Activities grow for club members
New Horizons 50+ numbers grow with people finding plenty to occupy interests
A local seniors club is shattering an old stereotype that people over the age of 50 like to rest.
At the New Horizons 50+ Club, a person would be hard pressed to find someone in the group sitting quietly in a corner watching time pass by.
“It is a happening place,” said New Horizons program officer Terry Donovan. “There is a perception of ‘seniors club’ but that is not what happens here. You read anything about seniors today and they are basically saying seniors should be able to live in their communities, be able to socialize and thrive in their communities. We are living longer and this is a place where this happens.”
The club’s growing list of weekly activities is proof of that. It hosts cribbage, scrabble, women’s and men’s pool, line dancing, choral group, euchre, women’s circle, contract bridge, auction 45s and pass the ace.
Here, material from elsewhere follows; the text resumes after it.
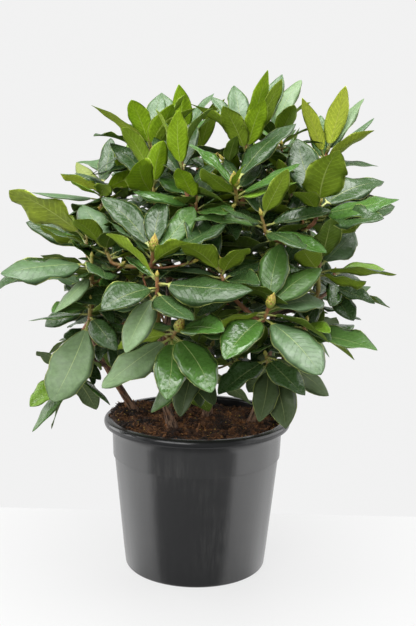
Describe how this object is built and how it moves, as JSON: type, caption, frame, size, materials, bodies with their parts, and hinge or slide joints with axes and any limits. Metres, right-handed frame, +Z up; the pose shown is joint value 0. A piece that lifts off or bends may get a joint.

Donovan said there are even beginner groups that teach people how to play these activities in case someone might be a timid about jumping in with others who have been participating longer.
“Basically we have full range of activities going on,” he said.
New Horizons has doubled its membership in the past few years from 150 to 300 members. The wide range of activities at the club help draw in members, either local residents, or visitors throughout the summer months.
It has members from across the county as well as from central Canada and the United States.
“We opened up our membership to associate members which is highly unusual,” Donovan said. “We have said if we want our club to continue to grow we have to get younger club members in here.”
At age 45, people can join as associate members, which allows them to enjoy all of the activities of any other membership but they can’t hold office or run a program.
“We had people inquiring that would like to come to line dancing, but they were not old enough according the bylaw,” said club president Len Thomas. “It’s not only good music, but good exercise.”
The group also takes some of their talent on the road. The choral group was planning its first outside gig in the community, said instructor Mona MacDonald, who welcomed new members to come to their Thursday practices.
“It’s all singing,” she said. “We do golden oldies, classics, folk and gospel. We have four men so we still need some more men. If you love singing you can come. My only motto is that you start together and end together.”
The club also opens its doors to everyone, including nonmembers, the second and fourth Sundays of each month for jam sessions led by Jim MacCarthy, who is also chair of the New Horizons 50+ club’s board of directors.
He said the past few jam sessions have seen 12 musicians come together from 2 to 4 p.m. and take turns playing a song. Attendance has seen as a many as 40 people filling the hall.
Members have also hit the road with bus trips to special events in both Nova Scotia and Price Edward Island.
Membership to the club is $10 for the year and there are low fees to participate in activities. For example, line dancing is a dollar a session while pass the ace is $5 but includes 50/50. The building is also available for rentals.
Money raised goes toward the building’s operation and maintenance. The club has also received government grants to help with major projects such as new siding, insulation and roof as well as upgrading the building so it is accessible and barrier-free both inside and out.
The renovations coupled with the growing membership makes for a bright future for the club and its members.
“The senior population in the province is growing rapidly and people want things to do and because of the dedication of these people here running activities we are growing,” said Donovan.
From the left, Gordon Thompson, Jim MacCarthy, Ralph Bennett and Barbara Russell enjoy a game of cribbage at the New Horizons 50+ club in Pictou.